Released in late 2020, “Introduction to Show Networking” covers the basics of how Ethernet-based networks are used to control and distribute media of all types for a range of applications. From theatre to cruise ships to houses of worship, each concept is presented in a “ground-up” format, with basic terminology, standards, and definitions outlined first, then expanding upon them and showing how these standards apply to successful network planning, building, and deployment.
The book is divided into five chapters, each covering a different aspect of networking. Chapter one serves as the introduction to what a network is, types of networks (WAN vs. LAN vs. Internet), networking concepts such as bandwidth, determinism, packet forwarding, and error detection, as well as the types of networks used in shows (lighting, sound, video, pyro networks, and more).
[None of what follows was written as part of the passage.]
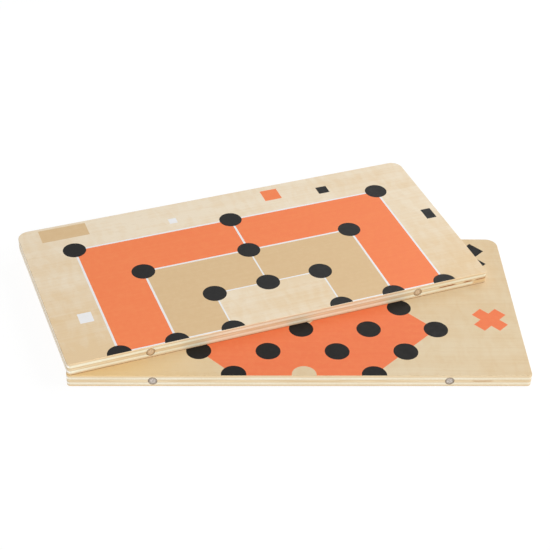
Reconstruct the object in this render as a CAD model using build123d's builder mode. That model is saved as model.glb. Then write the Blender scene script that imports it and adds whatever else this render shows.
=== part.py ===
from build123d import *
import os

# Two half boards of a wooden board game, one lying fanned on the other. Millimetres, +Z up.
# The origin is the middle of the lower half's underside, and +X runs along its joint edge.
# On each half, x is measured from the middle of the joint edge and y from the joint edge back.

# The half board's outline
board_width = 300.0          # along the joint edge
board_depth = 148.5          # from the joint edge to the back edge
back_corner_r = 8.0          # round corners at the back
joint_corner_r = 2.5         # barely rounded corners at the joint edge
arris_r = 0.3                # sanded edge of both faces

# The five plies
face_veneer_t = 1.1
crossband_t = 2.6
core_t = 1.6

# The magnets in the joint edge
magnet_d = 6.0
magnet_length = 5.0
magnet_from_end = 54.3       # from an end of the joint edge to the nearer magnet
magnet_recess = 0.1          # how far a magnet's face stands back from the edge
magnet_chamfer = 0.25
bore_clearance = 0.05        # glue gap round a magnet

# The printed ink
ink_t = 0.1                  # depth of an ink film, flush with the veneer
point_d = 16.4               # a point of either game
bare_point_d = 16.0          # the bare middle of the solitaire cross
line_width = 1.5
inner_line_width = 1.1       # of the innermost square, and from its side middles to the next one
ring_count = 3               # nested squares of the morris face
ring_pitch = 38.75           # from one square to the next
ring_points = 3              # points along a side of a square
hole_pitch = 32.05           # from point to point of the solitaire cross
cross_reach = 3              # points from the middle of the cross to its end
cross_flank = 1              # points from the middle line of an arm to its side

# Small printed marks of the morris face, by their middles
tan_bar = (34.2, 14.6)
tan_bar_from_side = 31.7
tan_bar_from_back = 9.8
orange_square_side = 13.0
orange_square_x = 39.2
orange_square_from_back = 11.7
white_back_square_side = 6.0
white_back_square_x = -40.2
white_back_square_from_back = 20.4
white_side_square = (9.4, 10.2)
white_side_square_from_side = 22.3
white_side_square_y = 41.9
black_back_square_side = 8.4
black_back_square_x = 78.6
black_back_square_from_back = 17.9
black_side_bar = (7.6, 11.8)
black_side_bar_from_side = 8.6
black_side_bar_y = 77.3

# Small printed marks of the solitaire face, by their middles
saltire_bar = (23.6, 9.1)
saltire_from_side = 21.2
saltire_y = 55.8
large_diamond_side = 12.5
large_diamond_from_side = 22.8
large_diamond_from_back = 15.4
small_diamond_side = 8.0
small_diamond_from_side = 20.0
small_diamond_from_back = 30.4

# How far the shown prints and the magnets sit off true, as they do on the real halves
lower_print_shift = (2.0, 1.3)
lower_print_turn = -0.22     # anticlockwise, in degrees
upper_print_shift = (0.5, -0.1)
lower_magnets_shift = 0.6
upper_magnets_shift = 0.5

# How the upper half lies on the lower one, by its left joint corner
fan_angle = 19.1             # turned anticlockwise, in degrees
corner_inset = 1.5           # from the lower half's left end
corner_overhang = 0.1        # past the lower half's joint edge

board_t = 2 * face_veneer_t + 2 * crossband_t + core_t
half_width = board_width / 2
magnet_spread = board_width - 2 * magnet_from_end
diamond_turn = 45            # degrees from a square to a diamond

lower_plane = Plane(origin=(0, -board_depth / 2, 0), z_dir=(0, 0, 1))
fanned_x = Vector(1, 0, 0).rotate(Axis.Z, fan_angle)
fanned_corner = Vector(corner_inset - half_width, -board_depth / 2 - corner_overhang, board_t)
upper_plane = Plane(origin=fanned_corner + fanned_x * half_width, x_dir=fanned_x, z_dir=(0, 0, 1))


def outline():
    """The half board from above: nearly square at the joint edge, rounded at the back."""
    with BuildSketch() as sketch:
        with Locations((0, board_depth / 2)):
            Rectangle(board_width, board_depth)
        fillet(sketch.vertices().group_by(Axis.Y)[-1], back_corner_r)
        fillet(sketch.vertices().group_by(Axis.Y)[0], joint_corner_r)
    return sketch.sketch


def printable():
    """The flat of a face, inside its sanded edges: all that ink may cover."""
    with BuildSketch() as sketch:
        add(outline())
        offset(amount=-arris_r)
    return sketch.sketch


# The patterns are drawn as they lie on the joined board, whose middle is the middle of the
# joint edge. Each half's printable face then keeps its own part of them.


def ring_side(ring):
    """Side of a square of the morris face, counted from the innermost."""
    return 2 * ring * ring_pitch


def morris_points(marked):
    """Black points at the corners and side middles of the squares, and two black marks."""
    with BuildSketch() as sketch:
        for ring in range(1, ring_count + 1):
            point_gap = ring_side(ring) / (ring_points - 1)
            with GridLocations(point_gap, point_gap, ring_points, ring_points):
                Circle(point_d / 2)
        Circle(point_d / 2, mode=Mode.SUBTRACT)
        if marked:
            with Locations((black_back_square_x, board_depth - black_back_square_from_back)):
                Rectangle(black_back_square_side, black_back_square_side)
            with Locations((half_width - black_side_bar_from_side, black_side_bar_y)):
                Rectangle(*black_side_bar)
    return sketch.sketch


def morris_lines(marked):
    """White lines: the squares, the lines that join their side middles, and two white marks.

    The joining line that lies along the joint edge is printed in full on each half.
    """
    with BuildSketch() as sketch:
        for ring in range(ring_count, 0, -1):
            width = line_width if ring > 1 else inner_line_width
            outer = ring_side(ring) + width
            inner = ring_side(ring) - width
            Rectangle(outer, outer)
            Rectangle(inner, inner, mode=Mode.SUBTRACT)
            if ring > 1:
                Rectangle(inner, 2 * line_width)
                Rectangle(line_width if ring > 2 else inner_line_width, inner)
        if marked:
            with Locations((white_back_square_x, board_depth - white_back_square_from_back)):
                Rectangle(white_back_square_side, white_back_square_side)
            with Locations((white_side_square_from_side - half_width, white_side_square_y)):
                Rectangle(*white_side_square)
    return sketch.sketch


def morris_orange(marked):
    """The orange field between the outer square and the next, and one orange mark."""
    with BuildSketch() as sketch:
        Rectangle(ring_side(ring_count), ring_side(ring_count))
        Rectangle(ring_side(ring_count - 1), ring_side(ring_count - 1), mode=Mode.SUBTRACT)
        if marked:
            with Locations((orange_square_x, board_depth - orange_square_from_back)):
                Rectangle(orange_square_side, orange_square_side)
    return sketch.sketch


def morris_tan(marked):
    """The tan field round the innermost square, and the tan bar by the back corner."""
    with BuildSketch() as sketch:
        Rectangle(ring_side(ring_count - 1), ring_side(ring_count - 1))
        Rectangle(ring_side(1), ring_side(1), mode=Mode.SUBTRACT)
        if marked:
            with Locations((tan_bar_from_side - half_width, board_depth - tan_bar_from_back)):
                Rectangle(*tan_bar)
    return sketch.sketch


def solitaire_points(marked):
    """Black points in a cross turned to a diamond, open in the middle, and two black marks."""
    long_row = 2 * cross_reach + 1
    short_row = 2 * cross_flank + 1
    with BuildSketch() as upright:
        with GridLocations(hole_pitch, hole_pitch, long_row, short_row):
            Circle(point_d / 2)
        with GridLocations(hole_pitch, hole_pitch, short_row, long_row):
            Circle(point_d / 2)
        Circle(point_d / 2, mode=Mode.SUBTRACT)
    with BuildSketch() as sketch:
        add(upright.sketch, rotation=diamond_turn)
        if marked:
            with Locations((half_width - large_diamond_from_side, board_depth - large_diamond_from_back)):
                Rectangle(large_diamond_side, large_diamond_side, rotation=diamond_turn)
            with Locations((half_width - small_diamond_from_side, board_depth - small_diamond_from_back)):
                Rectangle(small_diamond_side, small_diamond_side, rotation=diamond_turn)
    return sketch.sketch


def solitaire_orange(marked):
    """The orange cross through the outer points, bare at its middle, and the orange saltire."""
    arm_length = 2 * cross_reach * hole_pitch
    arm_width = 2 * cross_flank * hole_pitch
    with BuildSketch() as sketch:
        Rectangle(arm_length, arm_width, rotation=diamond_turn)
        Rectangle(arm_width, arm_length, rotation=diamond_turn)
        Circle(bare_point_d / 2, mode=Mode.SUBTRACT)
        if marked:
            with Locations((half_width - saltire_from_side, saltire_y)):
                Rectangle(*saltire_bar, rotation=diamond_turn)
                Rectangle(*saltire_bar, rotation=-diamond_turn)
    return sketch.sketch


def shown_inks(printed, shift, turn):
    """Sets a print off true, and trims each ink to the face and to the inks given before it."""
    shown = {}
    for ink, area in printed.items():
        with BuildSketch() as sketch:
            with Locations(shift):
                add(area, rotation=turn)
            add(printable(), mode=Mode.INTERSECT)
            for over in shown.values():
                add(over, mode=Mode.SUBTRACT)
        shown[ink] = sketch.sketch
    return shown


def morris_inks(marked, shift=(0, 0), turn=0):
    """What shows of each ink on a morris face, from the last one printed to the first."""
    printed = {
        "black": morris_points(marked),
        "white": morris_lines(marked),
        "orange": morris_orange(marked),
        "tan": morris_tan(marked),
    }
    return shown_inks(printed, shift, turn)


def solitaire_inks(marked, shift=(0, 0), turn=0):
    """What shows of each ink on a solitaire face."""
    printed = {
        "black": solitaire_points(marked),
        "orange": solitaire_orange(marked),
    }
    return shown_inks(printed, shift, turn)


def joint_face(plane):
    """The plane of a half's joint edge, with x along it and its origin at mid thickness."""
    middle = plane.from_local_coords((0, 0, board_t / 2))
    return Plane(origin=middle, x_dir=plane.x_dir, z_dir=-plane.y_dir)


def magnet_places(shift):
    """Where a half's two magnets sit along its joint edge."""
    return [(shift - magnet_spread / 2, 0), (shift + magnet_spread / 2, 0)]


def bored_ply(plane, low, thickness, places):
    """An inner ply, cut where the magnets' bores cross it."""
    with BuildPart() as ply:
        with BuildSketch(plane.offset(low)):
            add(outline())
        extrude(amount=thickness)
        with BuildSketch(joint_face(plane)):
            with Locations(*places):
                Circle(magnet_d / 2 + bore_clearance)
        extrude(amount=-(magnet_recess + magnet_length), mode=Mode.SUBTRACT)
    return ply


def face_veneer(plane, low, outside, film_low, inks):
    """An outer ply: its outside edges sanded, and pockets as deep as the ink films."""
    with BuildPart() as veneer:
        with BuildSketch(plane.offset(low)):
            add(outline())
        extrude(amount=face_veneer_t)
        flats = veneer.faces().filter_by(Axis.Z).sort_by(Axis.Z)
        fillet(flats[outside].edges(), arris_r)
        with BuildSketch(plane.offset(film_low)):
            for area in inks.values():
                add(area)
        extrude(amount=ink_t, mode=Mode.SUBTRACT)
    return veneer


def ink_film(plane, film_low, area):
    """A printed film that fills its pocket, flush with the veneer."""
    with BuildPart() as film:
        with BuildSketch(plane.offset(film_low)):
            add(area)
        extrude(amount=ink_t)
    return film


def magnet(plane, place):
    """A disc magnet in its bore, its face just behind the joint edge."""
    with BuildPart() as disc:
        with BuildSketch(joint_face(plane).offset(-magnet_recess)):
            with Locations(place):
                Circle(magnet_d / 2)
        extrude(amount=-magnet_length)
        chamfer(disc.edges().filter_by(GeomType.CIRCLE), magnet_chamfer)
    return disc


def keep(piece, name):
    """Labels a finished piece and writes it out."""
    piece.part.label = name
    export_step(piece.part, f"parts/{name}.step")


os.makedirs("parts", exist_ok=True)

top_veneer_low = board_t - face_veneer_t
core_low = face_veneer_t + crossband_t
top_crossband_low = core_low + core_t
top_film_low = board_t - ink_t

lower_top_inks = solitaire_inks(True, lower_print_shift, lower_print_turn)
upper_top_inks = morris_inks(True, upper_print_shift)
halves = {
    "lower": (lower_plane, lower_magnets_shift, lower_top_inks, morris_inks(False)),
    "upper": (upper_plane, upper_magnets_shift, upper_top_inks, solitaire_inks(False)),
}

for half, (plane, magnets_shift, top_inks, bottom_inks) in halves.items():
    places = magnet_places(magnets_shift)
    keep(bored_ply(plane, core_low, core_t, places), f"{half}_core")
    keep(bored_ply(plane, face_veneer_t, crossband_t, places), f"{half}_bottom_crossband")
    keep(bored_ply(plane, top_crossband_low, crossband_t, places), f"{half}_top_crossband")

    keep(face_veneer(plane, top_veneer_low, -1, top_film_low, top_inks), f"{half}_top_veneer")
    keep(face_veneer(plane, 0, 0, 0, bottom_inks), f"{half}_bottom_veneer")

    for ink, area in top_inks.items():
        keep(ink_film(plane, top_film_low, area), f"{half}_top_{ink}_ink")
    for ink, area in bottom_inks.items():
        keep(ink_film(plane, 0, area), f"{half}_bottom_{ink}_ink")

    keep(magnet(plane, places[0]), f"{half}_left_magnet")
    keep(magnet(plane, places[1]), f"{half}_right_magnet")
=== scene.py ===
"""The two half boards of a wooden travel game board, one fanned on the other, as photographed."""

from math import atan2, pi

import bpy
import numpy as np
from mathutils import Matrix, Vector


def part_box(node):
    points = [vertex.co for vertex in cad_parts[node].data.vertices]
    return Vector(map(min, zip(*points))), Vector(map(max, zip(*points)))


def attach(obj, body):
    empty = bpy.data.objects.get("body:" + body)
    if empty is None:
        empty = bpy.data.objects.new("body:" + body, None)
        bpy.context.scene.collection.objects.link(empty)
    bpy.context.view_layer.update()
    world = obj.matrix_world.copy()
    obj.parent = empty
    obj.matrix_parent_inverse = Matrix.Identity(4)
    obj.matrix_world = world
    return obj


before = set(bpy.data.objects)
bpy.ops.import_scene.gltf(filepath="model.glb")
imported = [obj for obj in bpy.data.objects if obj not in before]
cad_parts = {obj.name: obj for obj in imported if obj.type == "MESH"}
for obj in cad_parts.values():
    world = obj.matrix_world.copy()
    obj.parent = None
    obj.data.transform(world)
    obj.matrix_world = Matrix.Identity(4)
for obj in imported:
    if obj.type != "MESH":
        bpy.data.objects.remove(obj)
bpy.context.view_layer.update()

# ---------------------------------------------------------------------------------------------
# Camera. The board was photographed from in front of its joint edges, a little to the left of
# its middle, looking down on it. Angles are in radians, and heading is to the right of +Y.
# ---------------------------------------------------------------------------------------------
camera_place = (-0.05583, -0.70854, 0.58534)
heading, dip, roll = 0.05743, 0.66135, 0.03914
sensor_width, focal_length = 36.0, 87.45         # in millimetres

camera_data = bpy.data.cameras.new("camera")
camera_data.sensor_width, camera_data.lens = sensor_width, focal_length
camera_data.clip_start = 0.01
camera = bpy.data.objects.new("camera", camera_data)
camera.matrix_world = (
    Matrix.Translation(camera_place)
    @ Matrix.Rotation(-heading, 4, "Z")
    @ Matrix.Rotation(pi / 2 - dip, 4, "X")
    @ Matrix.Rotation(roll, 4, "Z")
)
bpy.context.scene.collection.objects.link(camera)
bpy.context.scene.camera = camera

# ---------------------------------------------------------------------------------------------
# Cores. One tan ply in the middle of each half, its grain along the joint edge, glued between
# the crossbands. Cheap wood, with splits in the joint edge, most of all to the right, their
# brown partly painted shade in the gaps.
# ---------------------------------------------------------------------------------------------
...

Chapter two delves into Ethernet, referred to as the “default digital highway system” (page 21), and the hardware that accompanies such networks. Other topics in this chapter include ethernet implementations, power over Ethernet (PoE), IEEE 802.11 Wi-Fi protocols, and why Ethernet is ideal for the live entertainment industry.
Chapter three examines network operations, covering topics like TCP and UDP protocols, IP addressing and subnets, IPv6 addressing, and why IP networking is ideal for the live entertainment industry. Chapter four goes into more in-depth network operations, with concepts like VLANs, traffic flow visualizations, and other network system protocols like Internet Group Management Protocols, Network Address Translations, Virtual Private Networks, and Link Layer Discovery Protocols. The discussion is capped off with a section on show networking best practices, which has been my most read section of the book.
Finally, chapter five contains examples of show control networks and lays out a step-by-step network design and implementation process.
In the interest of full transparency, I purchased a copy of this book as soon as it came out. Also, I’m not a network systems engineer. Most of my show network experience comes from learning on-site, watching other people set up networks, and copying them. Most of my training comes out of necessity. Audio, especially in theatre, has seen an explosion of Ethernet-based digital audio protocols over the past two decades. As a result, networking and system administration have become a requirement of the job for designers and audio engineers alike.
Because of this, “Introduction to Show Networking” is a perfect reference for those individuals who have practical knowledge of show networks and want to reinforce that knowledge with the concepts laid out in the book, or those individuals who wish to learn more about the basics of show networking, having never touched a network before. I highly recommend this book for anyone in high school or college who wants to learn or reinforce the basic networking concepts but does not need something as comprehensive or in-depth as “Control Systems for Live Entertainment.”